Cash-only marketers: You should be 70% sold for the 2024 crop. You should also be 20% sold for harvest delivery for expected 2025-crop.

Cotton

Price action: December cotton futures fell 35 points to 69.57 cents, closing nearer session lows.

Fundamental analysis: Cotton futures continue to undergo persistent selling pressure despite an uptick in export sales. USDA reported export sales totaling 200,900 MT for the week ended Oct. 24, a 15% increase from the previous week and 49% increase from the four-week average. Export sales and shipments are both running well below a year ago, largely due to lackluster purchases from the world’s top exporter China. Chinese purchases of U.S. origin cotton are down 72% from what they were a year ago at this time. Cotton prices are likely to stay under pressure at least until next week’s elections results are known. Prices could then see some corrective strength as traders “sell the rumor” and “buy the fact.” Outside markets likely continue to weigh on cotton prices as well as the U.S. dollar continues to show robust strength, driven by increasing long-term interest rates.

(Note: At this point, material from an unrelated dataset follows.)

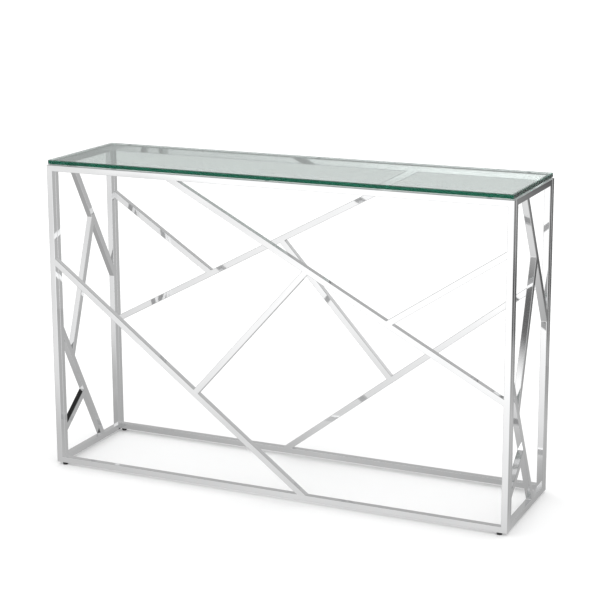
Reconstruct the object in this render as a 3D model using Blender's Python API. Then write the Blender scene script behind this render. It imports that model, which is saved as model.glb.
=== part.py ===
"""Console table: a welded square-tube frame in polished stainless steel under a clear glass top.

The frame is four mitred rectangles of square tube. The long front and back panels stand outside
two short end panels, and each panel is filled with four slanting bars. The glass lies on clear
pads, and four glides screw into rivet nuts in the bottom rails.

Units are metres and +Z is up. The front panel faces -Y, and the feet stand on Z = 0.
"""

import math

import bmesh
import bpy
from mathutils import Vector

# Driving dimensions
WIDTH = 1.200
DEPTH = 0.310
FRAME_HEIGHT = 0.770
FOOT_HEIGHT = 0.006
TUBE = 0.015
WALL = 0.0012
TUBE_RADIUS = 0.0012
GAP = 0.0003

# Glass top
GLASS_THICKNESS = 0.010
GLASS_INSET = 0.002
GLASS_CORNER_RADIUS = 0.004
GLASS_ARRIS = 0.0008

# Clear pads between frame and glass
PAD_THICKNESS = 0.002
PAD_RADIUS = 0.005
PAD_END_INSET = 0.060

# Screw-in glides and their rivet nuts
FOOT_RADIUS = 0.0065
FOOT_EDGE = 0.0012
FOOT_END_INSET = 0.020
STEM_RADIUS = 0.003
STEM_HEIGHT = 0.009
NUT_RADIUS = 0.0042
NUT_BULGE_RADIUS = 0.0056
NUT_BULGE = 0.0016
NUT_HEIGHT = 0.0085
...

Technical analysis: December cotton futures marked a fresh for-the-move low as bears continue to retain the near-term technical advantage. Initial support stems from today’s intraday low at 69.26 cents, which is reinforced by support at 68.55 cents. Bulls are seeking to overcome psychological 70.00 cent resistance before tackling the 10-day moving average at 70.74 cents.

What to do: Get current with advised sales and hedges.

Hedgers: You have 15% of 2024-crop production hedged in December futures at 69.84 cents. You should be 35% sold in the cash market on 2024-crop.

Cash-only marketers: You should be 35% sold on 2024-crop.